The stories in the film accrued. I did not collect them. I wanted it to remain malleable without a fixed order – like a documented dream. The songs, the found footage, the snippets of text, the arrangement of scenes, the voice notes from mothers, the moments of eye contact with the camera – these were all gathering and landing of their own accord. Like the research process – the making was a derivé.

So much of the beauty in this project came from conversation and correspondence and chance encounters with the people I was collaborating with. For example, Yumna’s kinship to the poet Ghassan Kanafani only came up chatting late into the night. Similarly, the casting of Elizabeth was serendipitous. Without having any idea where we were going with the conversation, we ended up talking in depth about mother tongues (in her case Igbo) and our shared interest in the poet and activist Ken Saro Wiwa. Another example is that I was reading the essay on Battle of Algiers, which is included in the film, and on the same day a correspondence came from Farida Khelfa and I was tremendously amazed at her generosity in translating and reading the text. Patterns started to emerge – of language, of assassination, of politics and poetics, and creation, and destruction, and what the future might bring should we remain trapped in a certain war with words. Words – which I was and am becoming increasingly mistrustful of when forged into blunt meaning objects called complete sentences.
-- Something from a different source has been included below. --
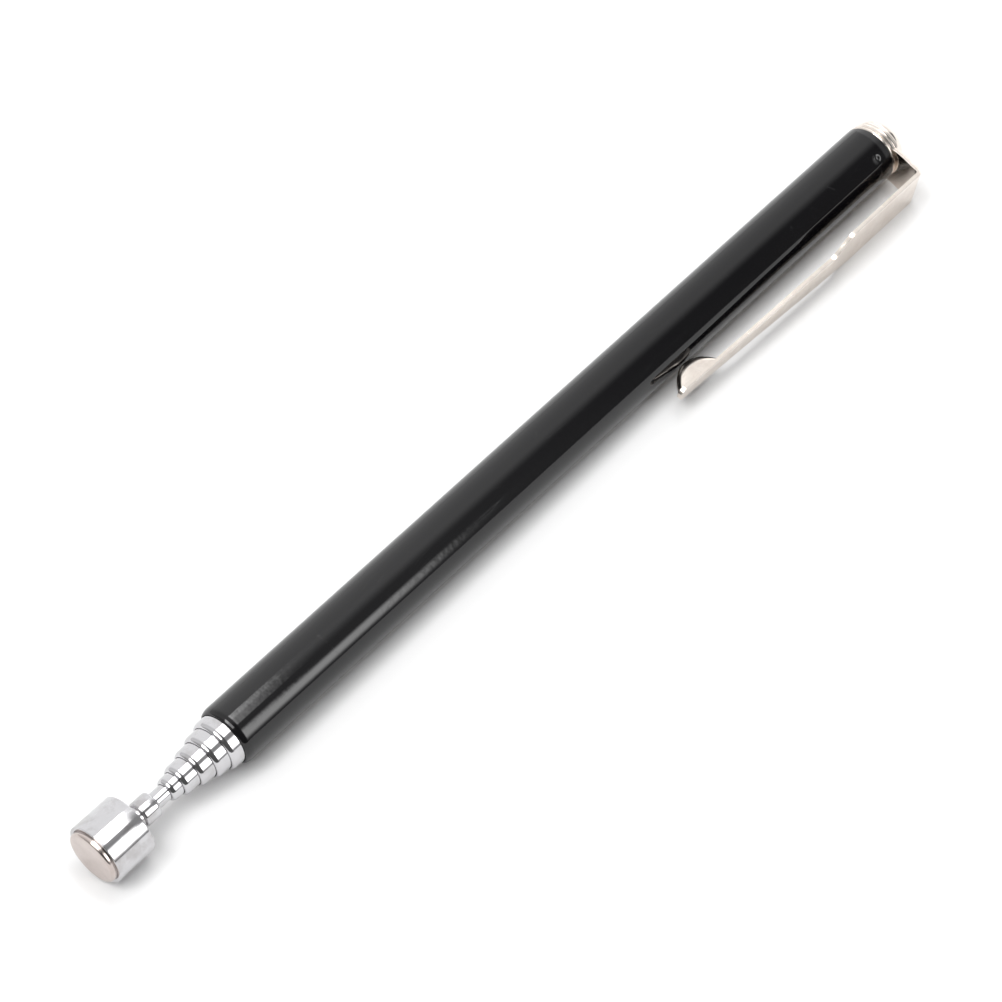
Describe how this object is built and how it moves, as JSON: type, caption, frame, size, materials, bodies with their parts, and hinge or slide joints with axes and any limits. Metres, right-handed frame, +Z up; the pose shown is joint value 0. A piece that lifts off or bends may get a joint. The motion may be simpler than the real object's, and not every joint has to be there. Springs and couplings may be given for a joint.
{
  "type": "telescoping magnetic pickup tool",
  "caption": "Pen-size pickup tool: black handle tube with a spring pocket clip and domed end, nested chromed stages that pull out of its mouth, and a magnet in a cup at the tip.",
  "frame": {"origin": "centre of the magnet's working face, on the tool's axis", "axes": "+X along the tool's axis from the magnet to the end button, +Z up with the tool lying on its side, the pocket clip on the -Y side"},
  "size_m": [0.1296, 0.0108, 0.0072],
  "materials": {
    "black_enamel": "glossy black stoved enamel on steel tube, a few dust specks and hairline scratches",
    "stage_chrome": "bright chrome plate on drawn brass tube",
    "rod_chrome": "bright chrome plate on steel rod",
    "head_chrome": "turned and polished chrome plate",
    "magnet_nickel": "satin nickel plate on a sintered magnet",
    "clip_nickel": "bright, faintly warm nickel plate on stamped spring steel",
    "button_nickel": "polished warm nickel plate",
    "plug_nickel": "turned nickel plate",
    "spring_bronze": "phosphor bronze strip, greased"
  },
  "bodies": {
    "handle": {"handle_tube": "black_enamel", "end_plug": "plug_nickel", "end_button": "button_nickel", "clip_collar": "clip_nickel"},
    "clip": {"clip_arm": "clip_nickel"},
    "spring_1": {"friction_spring_1": "spring_bronze"},
    "tube_1": {"stage_1": "stage_chrome"},
    "spring_2": {"friction_spring_2": "spring_bronze"},
    "tube_2": {"stage_2": "stage_chrome"},
    "spring_3": {"friction_spring_3": "spring_bronze"},
    "tube_3": {"stage_3": "stage_chrome"},
    "spring_4": {"friction_spring_4": "spring_bronze"},
    "tube_4": {"stage_4": "stage_chrome"},
    "spring_5": {"friction_spring_5": "spring_bronze"},
    "tube_5": {"stage_5": "stage_chrome"},
    "spring_6": {"friction_spring_6": "spring_bronze"},
    "head": {"stage_6": "rod_chrome", "neck_collar": "head_chrome", "magnet_cup": "head_chrome", "magnet": "magnet_nickel"}
  },
  "joints": [
    {"name": "stage_1_slide", "type": "slide", "parent": "handle", "child": "spring_1", "axis": [-1, 0, 0], "range_m": [0, 0.0827]},
    {"name": "stage_1_twist", "type": "hinge", "parent": "spring_1", "child": "tube_1", "pos_m": [0, 0, 0], "axis": [1, 0, 0], "continuous": true},
    {"name": "stage_2_slide", "type": "slide", "parent": "tube_1", "child": "spring_2", "axis": [-1, 0, 0], "range_m": [0, 0.0843]},
    {"name": "stage_2_twist", "type": "hinge", "parent": "spring_2", "child": "tube_2", "pos_m": [0, 0, 0], "axis": [1, 0, 0], "continuous": true},
    {"name": "stage_3_slide", "type": "slide", "parent": "tube_2", "child": "spring_3", "axis": [-1, 0, 0], "range_m": [0, 0.08605]},
    {"name": "stage_3_twist", "type": "hinge", "parent": "spring_3", "child": "tube_3", "pos_m": [0, 0, 0], "axis": [1, 0, 0], "continuous": true},
    {"name": "stage_4_slide", "type": "slide", "parent": "tube_3", "child": "spring_4", "axis": [-1, 0, 0], "range_m": [0, 0.0879]},
    {"name": "stage_4_twist", "type": "hinge", "parent": "spring_4", "child": "tube_4", "pos_m": [0, 0, 0], "axis": [1, 0, 0], "continuous": true},
    {"name": "stage_5_slide", "type": "slide", "parent": "tube_4", "child": "spring_5", "axis": [-1, 0, 0], "range_m": [0, 0.0898]},
    {"name": "stage_5_twist", "type": "hinge", "parent": "spring_5", "child": "tube_5", "pos_m": [0, 0, 0], "axis": [1, 0, 0], "continuous": true},
    {"name": "stage_6_slide", "type": "slide", "parent": "tube_5", "child": "spring_6", "axis": [-1, 0, 0], "range_m": [0, 0.0912]},
    {"name": "stage_6_twist", "type": "hinge", "parent": "spring_6", "child": "head", "pos_m": [0, 0, 0], "axis": [1, 0, 0], "continuous": true},
    {"name": "clip_flex", "type": "hinge", "parent": "handle", "child": "clip", "pos_m": [0.1256, -0.00658, -0.00094], "axis": [0, -0.1409, 0.99], "range_deg": [0, 5], "stiffness_Nm_per_rad": 0.45, "springref_deg": -1.15}
  ]
}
This is why poetry came to my rescue. When I began to read Etel Adnan's The Arab Apocalypse, the character of the solar war veteran with her tongue cut out came into mind. And because boychild’s work so brilliantly articulates what is felt but cannot be said and pushes at what kind of expression is possible without words – I asked if she would take this role in the film and then finally the vessel was full and Beast Type Song was sung.

Sophia Al-Maria, Beast Type Song 2019 Photo: © Tate​ (Sam Day)

Sophia Al-Maria, Beast Type Song 2019 Photo: © Tate​ (Sam Day)

How did it feel being in front of the camera telling your own story?

Uncomfortable.

Sophia Al-Maria, Beast Type Song 2019 Photo: © Tate​ (Sam Day)

Sophia Al-Maria, Beast Type Song 2019 Photo: © Tate​ (Sam Day)

Could you tell us more about the poem, The Arab Apocalypse, that you have used as a foundation for the piece?

When I began reading Etel Adnan's poetry (only this year!) – I had a profound sensation of return. It really was as if I’d wandered a very long way only to find myself in the motherland I had forgot. I had been given her books, people had spoken to me about her, I vaguely knew of her painting. But reading the first lines of The Arab Apocalypse – it felt like a return from exile. As if I had found the foundations of a home I had lost and could build from.

I had given up on writing after the brutalism of doing it for commercial television. The way in which Adnan struggles against language through gesture, through trying to learn a new language later in life, not to mention the uniqueness of her person and lived loves in life – these are not small feats of grace. This is why the film is dedicated to her.

Sophia Al-Maria, Beast Type Song 2019 Photo: © Tate​ (Sam Day)

Sophia Al-Maria, Beast Type Song 2019 Photo: © Tate​ (Sam Day)

Shakespeare’s The Tempest is referenced throughout the film. What does this play mean to you in the context of your film?

Chance was and is my guide. And really the wreckage of another project ended up washing me up on the shores of Shakespeare. This isn’t a surprise I guess, because of his outsized influence on the English language. Love poetry, fantasy and narrative structure in western drama - these are all subjects I can definitely say are the root material of what the dream is about. I think the thing which brought me to The Tempest originally was Prospero declaring 'I’ll drown my books', because I had become so disillusioned with writing. Then I came to read about the Algerian witch, an unseen and unspoken character – Sycorax. And her adoption in post-colonial studies as the silenced ‘other’.

Is there an overall feeling or thought you would want your audience to have when seeing the film?

Speechless. With an overwhelming urge to make some noise.

Sophia Al-Maria, Beast Type Song 2019 Photo: © Tate​ (Sam Day)

Sophia Al-Maria, Beast Type Song 2019 Photo: © Tate​ (Sam Day)

Art Now: Sophia Al-Maria Beast Type Song is on at Tate Britain until 23 February 2020.